Players, eager for news on any new MMO, started chatting about the game right away. As December rolled on, the talk started to grow curious, then anxious. Had anyone actually gotten into the beta? What was the game like? Did it play well? Was it really ready for launch the very next month?

And most tellingly, they wondered, “Is this an actual game?”

For all of the questions that were thrown out, nobody came back with an affirmative to any of them. Nobody could report from the beta because it seemed as if nobody was playing it. But that was very odd because the website itself said that if players pre-purchased the $19.95, these “paid players” would be able to get in the game that very week.

Soon, fewer people were asking for beta reports and more were repeating one damning word: Scam.

The war for information

As players started to investigate the heck out of Lost Colony, evidence that something fishy was afoot began to pile up all over the place:

  • The game was unheard of prior to November 2006 but was supposedly launching two months later.
  • The company was asking players to plunk down $20 prior to launch, with a subscription fee following the initial 30 days of play.
  • Nobody was reporting from the beta.
  • The screenshots and videos were extremely basic. No gameplay videos were released.
  • Some players claimed that the visuals were pulled directly from the Torque demo.
  • GameSHOUT (which Red Planet also owned or was associated with) was embroiled in an underhanded lawsuit with Valve over website domains.
  • Players accused the company of faking Lost Colony forum member numbers and accounts.
  • It was proven that the company licensed models from 3DRT and presented them on the Lost Colony website as actual in-game visuals.
  • Red Planet’s mailing address and phone number seemingly had nothing to do with the company itself or its location.
  • The studio was developing this for three platforms at the same time? Really?
  • The company was accepting credit card information non-stop.

As December 2006 rolled into January 2007… nothing happened. Lost Colony did not launch, the website remained static, no press releases were issued, and the devs remained silent. From my research, I found extremely few press mentions of this game at all, which is very odd even for the time.

Flame wars

Meanwhile, various forums heated up over the supposed existence of the game and whether or not it was a scam. These forums might have died down if it hadn’t been for the appearance of one Andy Hodges, the executive director of IT for Red Planet. Hodges popped up in several locations to defend the legitimacy of the game, all the while claiming that he was not in charge. His posts outright called players liars or worse in return.

In his most infamous post from December 2006, Hodges wrote (and I’m abridging for length here): “Everyone else in this thread that is talking smack about our game, you should be ashamed of yourselves […] The difference between them and our company is, we have been developing Lost Colony for a over a year, and we’re actually going to have a nice game for people to play and enjoy […] Lost Colony is real, and it’s moving forward on the launch without delay […] There are a lot of people involved with the Lost Colony project, which means, when you call this project a scam or try to play it down like it’s no big deal, you are hurting a lot of other Torque devs that have been involved with this project.”

And yet Hodges’ claims fell apart over time.
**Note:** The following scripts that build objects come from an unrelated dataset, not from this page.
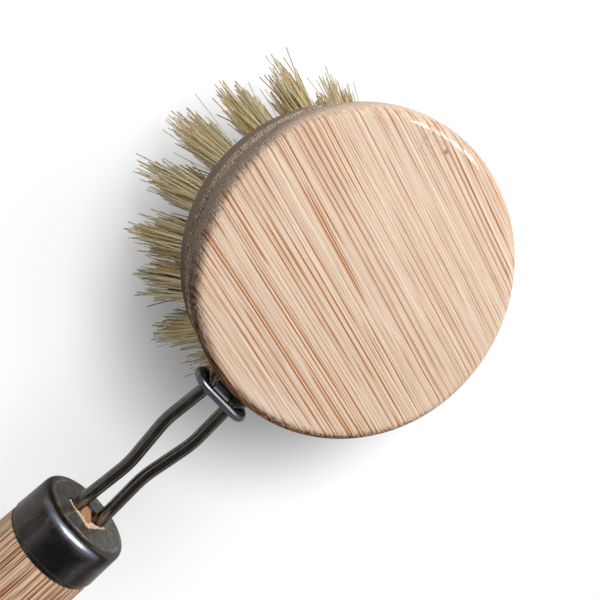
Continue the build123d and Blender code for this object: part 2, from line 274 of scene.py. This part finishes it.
ferrule_face = 57.95
face_radius = 7.3
highlight_start = 0.8
highlight_end = 1.9
band_start = -2.85
band_end = 1.25
band_edge = 0.35
band_depth = 0.16 * mm
ridge_width = 0.5
bend_length = 3.0
bend_depth = 1.7 * mm
gunmetal, tree, shader, group, bump = new_metal("gunmetal", smooth=0.2, worn=0.3, bump_strength=0.15)
place = brush_place(tree)
axes = add_node(tree, "ShaderNodeSeparateXYZ", {0: place}).outputs
front = stretch(tree, axes["X"], -ferrule_face - 0.12, -ferrule_face - 0.02)
mottled = noise(tree, place, along=1.8, across=1.3, detail=2.0, roughness=0.6, start=51.0)
mottled = stretch(tree, mottled, 0.36, 0.64)
satin = mix_colours(tree, mottled, rgb(142, 138, 132), rgb(178, 172, 165))
body = mix_colours(tree, front, rgb(94, 87, 83), satin)
# Painted highlight: the upper side just behind the front edge is coloured bright and bluish
outward = add_node(tree, "ShaderNodeTexCoord").outputs["Normal"]
upper = measure(tree, "DOT_PRODUCT", outward, brush.to_3x3() @ Vector((0.0, 0.36, 0.93)))
painted_highlight = stretch(tree, axes["X"], -ferrule_face - highlight_end, -ferrule_face - highlight_start)
painted_highlight = calculate(tree, "MULTIPLY", painted_highlight, stretch(tree, upper, 0.6, 0.92))
feeds = {0: place, 1: (0.0, 1.0, 1.0)}
flat_place = add_node(tree, "ShaderNodeVectorMath", feeds, operation="MULTIPLY").outputs["Vector"]
from_middle = measure(tree, "LENGTH", flat_place)
painted_highlight = calculate(tree, "MULTIPLY", painted_highlight, stretch(tree, from_middle, face_radius - 0.3, face_radius + 0.2))
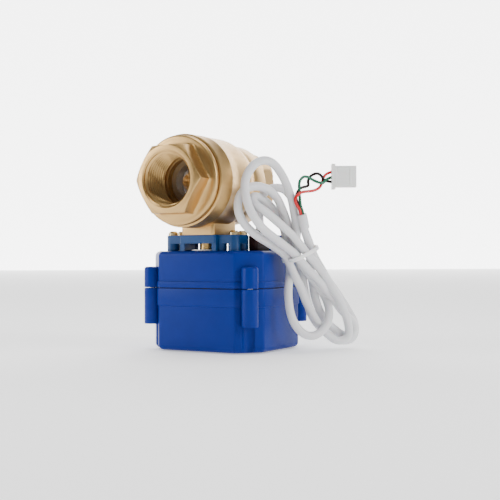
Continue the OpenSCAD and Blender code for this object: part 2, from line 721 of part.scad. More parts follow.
valve_body();
end_cap();
ball();
valve_stem();
seat_front();
seat_rear();
stem_orings();
stem_washer();
bracket();
bracket_screws();
valve_screws();
upper_case();
lower_case();
case_seal();
case_screws();
top_bush();
foot_bush();
output_shaft();
sector_gear();
open_cam();
close_cam();
idler_gear();
idler_pin();
gear_plate();
plate_screws();
gearbox();
motor_can();
motor_terminals();
motor_shaft();
motor_pinion();
gearbox_screws();
open_switch();
close_switch();
open_plunger();
close_plunger();
switch_spacer();
switch_screws();
circuit_board();
board_parts();
board_screws();
cable_block();
cable_tube();
cable_hank();
cable_tie();
end_sleeve();
wire_red();
wire_green();
wire_black();
plug_housing();
plug_contacts();
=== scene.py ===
from math import acos, cos, pi, radians, sin

import bmesh
import bpy
from mathutils import Matrix, Vector


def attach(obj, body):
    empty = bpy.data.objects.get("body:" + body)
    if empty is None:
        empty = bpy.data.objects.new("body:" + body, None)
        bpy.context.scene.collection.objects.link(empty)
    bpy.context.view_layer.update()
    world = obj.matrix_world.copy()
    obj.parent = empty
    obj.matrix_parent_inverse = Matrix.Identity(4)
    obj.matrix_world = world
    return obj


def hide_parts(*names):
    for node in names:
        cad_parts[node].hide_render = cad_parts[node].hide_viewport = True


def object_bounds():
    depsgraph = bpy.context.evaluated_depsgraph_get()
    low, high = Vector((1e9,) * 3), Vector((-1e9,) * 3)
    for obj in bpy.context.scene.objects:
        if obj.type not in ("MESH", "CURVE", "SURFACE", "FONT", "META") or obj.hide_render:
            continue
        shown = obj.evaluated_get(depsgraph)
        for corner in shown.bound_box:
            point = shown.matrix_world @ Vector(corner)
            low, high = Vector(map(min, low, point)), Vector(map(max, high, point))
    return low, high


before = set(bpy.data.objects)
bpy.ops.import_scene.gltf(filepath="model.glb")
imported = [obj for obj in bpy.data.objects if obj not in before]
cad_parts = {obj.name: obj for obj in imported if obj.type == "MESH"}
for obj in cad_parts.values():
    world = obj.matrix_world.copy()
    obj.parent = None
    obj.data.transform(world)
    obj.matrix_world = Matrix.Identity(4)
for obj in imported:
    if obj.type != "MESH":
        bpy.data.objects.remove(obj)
cad_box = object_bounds()

MM = 0.001
PIPE_Z = 84.1            # height of the pipe axis
PITCH = 1.814            # port thread, 14 to the inch
SCENE = bpy.context.scene


# ---------------------------------------------------------------- materials
def link(tree, a, b):
    tree.links.new(a, b)


def blank(name):
    """A material with one shader and the piece's own coordinates."""
    m = bpy.data.materials.new(name)
    m.use_nodes = True
    t = m.node_tree
    shader = t.nodes["Principled BSDF"]
    coord = t.nodes.new("ShaderNodeTexCoord")
    return m, t, shader, coord.outputs["Object"]


def noise(t, where, scale, detail=4.0, rough=0.55):
    n = t.nodes.new("ShaderNodeTexNoise")
    n.inputs["Scale"].default_value = scale
    n.inputs["Detail"].default_value = detail
    n.inputs["Roughness"].default_value = rough
    link(t, where, n.inputs["Vector"])
    return n.outputs["Fac"]


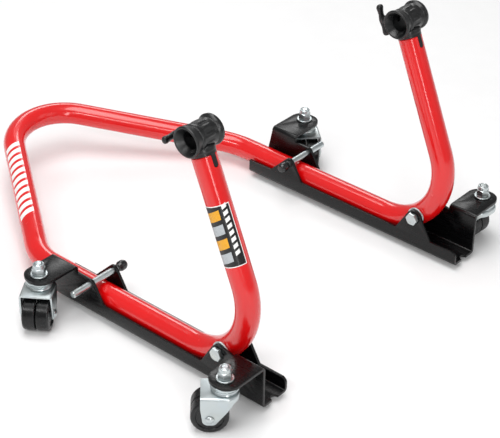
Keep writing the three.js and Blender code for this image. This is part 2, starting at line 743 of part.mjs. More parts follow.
/** One whole castor, its fork trailing the way it stands. */
function castor({ name, end, side, heading }) {
  const part = (suffix) => `castor_${name}_${suffix}`;
  const wheelAt = (suffix, sign) =>
    group(TRAIL, (sign * WHEEL_GAP) / 2, AXLE_HEIGHT, [piece(part(suffix), wheel(), "wheel_plastic")], {
      z: sign > 0 ? 0 : Math.PI,
    });
  const swivelled = group(
    0,
    0,
    0,
    [
      piece(part("fork"), fork(), "zinc"),
      group(TRAIL, 0, AXLE_HEIGHT, [piece(part("axle"), axle(), "zinc")]),
      wheelAt("wheel_a", 1),
      wheelAt("wheel_b", -1),
    ],
    { z: THREE.MathUtils.degToRad(heading) },
  );
  return group(PLATE_CENTRE[end], side * KINGPIN_Y, 0, [
    piece(part("kingpin"), kingpin(), "zinc"),
    piece(part("nut"), kingpinNut(), "zinc"),
    piece(part("washer"), kingpinWasher(), "zinc"),
    piece(part("raceway"), raceway(), "zinc"),
    swivelled,
  ]);
}

/** Head and wing screw on top of one upright. */
function headSet(side) {
  const name = side > 0 ? "left" : "right";
  const turn = THREE.MathUtils.degToRad(WING_TURN[name]);
  const top = group(0, 0, UPRIGHT_LENGTH, [
    piece(`head_${name}`, head(), "black_plastic"),
    group(0, 0, HEAD_HEIGHT + WING_RISE, [piece(`wing_screw_${name}`, wingScrew(), "black_plastic")], { x: turn }),
  ]);
  return group(HEEL_X, side * RAIL_Y, RAIL_HEIGHT, [top], { y: LEAN });
}

/** Centres a group over its footprint, its lowest point left on the floor. */
function centred(children) {
  const stand = new THREE.Group();
  stand.add(...children);
  stand.updateMatrixWorld(true);
  const middle = new THREE.Box3().setFromObject(stand, true).getCenter(new THREE.Vector3());
  stand.position.set(-middle.x, -middle.y, 0);
  const outer = new THREE.Group();
  outer.add(stand);
  return outer;
}

const left = leftChannel();
const mirrored = geometryOf(left).scale(1, -1, 1);

export default centred([
  piece("lift_frame_tube", frameTube(), "red_paint"),
  piece("channel_left", left, "black_paint"),
  piece("channel_right", solid(mirrored), "black_paint"),
  ...pivotSet(1),
  ...pivotSet(-1),
  lockSet(1),
  lockSet(-1),
  headSet(1),
  headSet(-1),
  ...CASTORS.map(castor),
]);
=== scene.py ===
"""Paddock stand: shapes, finishes, floor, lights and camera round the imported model.

Shapes are drawn in millimetres, each about its own part, and placed in the frame in metres.
"""

import json
import math

import bmesh
import bpy
from bpy.props import BoolProperty, FloatProperty, FloatVectorProperty, PointerProperty
from mathutils import Matrix, Vector


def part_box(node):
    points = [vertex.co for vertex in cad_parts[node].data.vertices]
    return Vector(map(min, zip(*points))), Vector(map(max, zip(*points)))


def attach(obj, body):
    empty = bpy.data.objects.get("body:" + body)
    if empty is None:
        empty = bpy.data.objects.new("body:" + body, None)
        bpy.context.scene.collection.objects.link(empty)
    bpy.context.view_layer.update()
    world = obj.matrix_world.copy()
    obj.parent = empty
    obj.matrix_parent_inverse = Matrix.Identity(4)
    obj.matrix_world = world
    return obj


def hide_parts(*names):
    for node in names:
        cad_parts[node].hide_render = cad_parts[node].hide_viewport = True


bl_info = {
    "name": "Paddock stand",
    "version": (1, 0, 0),
    "blender": (4, 5, 0),
    "location": "3D View > Sidebar > Stand",
    "description": "Motorcycle paddock stand with a tilting tube frame on four twin-wheel castors",
    "category": "Add Mesh",
}

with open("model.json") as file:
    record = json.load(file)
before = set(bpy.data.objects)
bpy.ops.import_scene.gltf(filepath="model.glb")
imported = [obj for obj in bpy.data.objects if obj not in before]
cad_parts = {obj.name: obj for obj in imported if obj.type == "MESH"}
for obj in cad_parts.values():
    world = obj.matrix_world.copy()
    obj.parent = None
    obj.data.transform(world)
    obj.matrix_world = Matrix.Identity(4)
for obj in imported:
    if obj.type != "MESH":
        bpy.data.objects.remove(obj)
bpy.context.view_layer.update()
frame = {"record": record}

MM = 0.001
SIDES = {"left": 1, "right": -1}
CASTORS = ("front_left", "rear_left", "front_right", "rear_right")
ROUND_SIDES = 72  # round a turned piece, a multiple of 6 so that hexagons keep their corners
TUBE_SIDES = 64
CORNER_STEP = math.radians(9)
BEND_STEP = math.radians(3)
CREASE = math.radians(34)


# Sizes that several pieces share, in millimetres

BOLT_HOLE = 10.8
NUT_FLATS = 17  # across the flats of an M10 nut or bolt head
AXLE_HOLE = 8.8
WING_HOLE = 8.8
WING_RISE = 3  # of the wing screw over the barrel's axis
STEM_LENGTH = 60  # of a head's stem inside the tube
PAST = 40  # how far a cutting tool runs past what it cuts


# Places in the frame, in metres

JOINTS = {joint["name"]: joint for joint in frame["record"]["behaviour"]["joints"]}


def joint_place(name):
    """Where a joint's axis stands, from the record."""
    return Vector(JOINTS[name]["pos_m"])


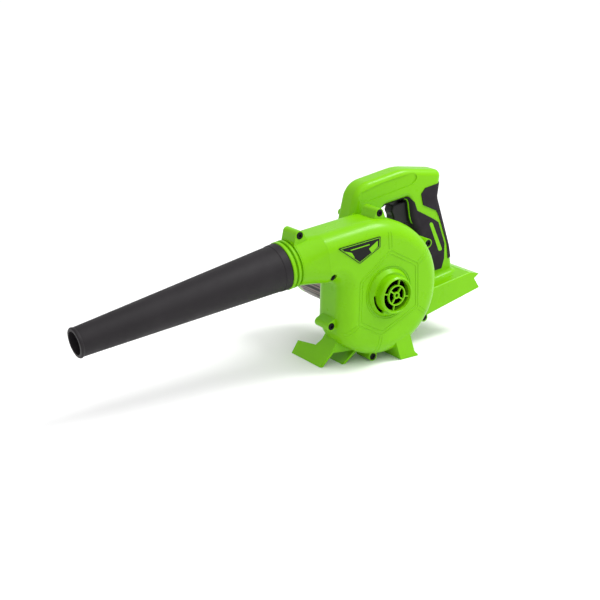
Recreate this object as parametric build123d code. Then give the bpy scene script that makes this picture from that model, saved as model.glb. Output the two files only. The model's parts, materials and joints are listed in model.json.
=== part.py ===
from build123d import *
import math
import os

# Cordless hand-held leaf blower standing on its moulded feet, nose down.
#
# Every piece is drawn in the tool's own frame: the fan and motor axis is the Y axis,
# the air inlet faces -Y, the nozzle points along -X and +Z is up.  At the end every piece
# is tilted nose down by TILT and lifted so that the feet stand on Z = 0.
# The feet themselves are drawn upright, in the standing frame.

# ---------------------------------------------------------------- driving dimensions (mm)
TILT = 9.0                 # nose-down angle of the nozzle axis when the tool stands
GROUND = -91.6             # floor below the fan axis, standing
WALL = 2.4                 # moulded shell thickness

SCROLL_R = 82.0            # outer radius of the fan housing
SCROLL_HALF = 32.0         # half thickness of the fan housing
SCROLL_EDGE = 20.0         # rounding of its rim
SCROLL_TURN = 44.0         # radius where the scroll turns up towards the duct
SCROLL_TOP = 104.0         # radius where the scroll opens out over the top
DUCT_CUT = -78.0           # where the scroll ends and the duct begins
DUCT_FLOOR = 34.0          # underside of the duct there
BADGE_FACE = 0.8           # how far the badge stands proud

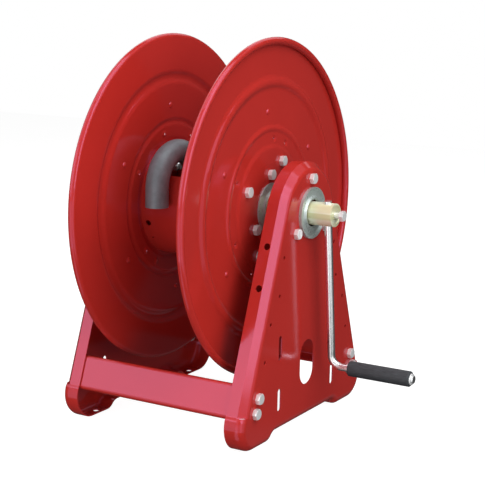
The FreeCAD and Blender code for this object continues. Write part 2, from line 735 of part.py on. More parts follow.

Not only did Lost Colony slip its January launch window, it never launched at all. Various members of Red Planet would post on the game’s now-defunct forums that there were technical and other reasons for the indefinite delay, but it’s important to note that it never stopped taking in money from gullible players.

One poster made the remark that this might just be the first MMO to be fully funded by pre-orders. A more likely scenario is that this was a desperate money grab of a broke operation.

Denouement

No lawsuits or investigations against Red Planet LLC and Lost Colony happened. It’s hard to say how many players gave the company $20 for the privilege of early access, but if they did, it was lost to them for good.

In October 2007, Red Planet surfaced one last time to release a statement that it was in talks with a publisher over Lost Colony, but the publisher’s name was not mentioned. A mention of a March 2008 release was tucked in at the end. Nevertheless to say, nothing came of any of this. Lost Colony became vaporware, Red Planet dissolved, and Andy Hodges moved on to work at a weird news site.

What’s both intriguing and frustrating about the Lost Colony saga is just how little information there is overall. All of the usual pre-release trappings of an MMO, even a minor one, were simply not present. And, c’mon, that website looked like it was from 1999, not 2006.

So I’m left thinking that one of two things happened here. Lost Colony could’ve been a legitimate if extremely undeveloped MMO that the devs wanted to fund quickly in order to slap it together for a 2007 release. Maybe they underestimated how hard it would be to do so, and maybe they were incompetent across the board, especially in community relations. Maybe this really was no better than a fan mod with a price tag, and we should leave it at that.

But the scam angle is too juicy to ignore, however. Using the promise of an MMO to lure naive players into handing over their credit card numbers and $20 is something I haven’t heard much of in my time covering MMORPGs. One wonders just how long the people behind this expected to get away with it, and just why they would schedule a launch date a month or so after announcing the title for the first time.

Like all true mystery stories, it may have a firm solution, but we’re unlikely to know of it. All we have left are scraps and whispers of a game that may or may not have ever existed.

Believe it or not, MMOs did exist prior to World of Warcraft! Every two weeks, The Game Archaeologist looks back at classic online games and their history to learn a thing or two about where the industry came from… and where it might be heading.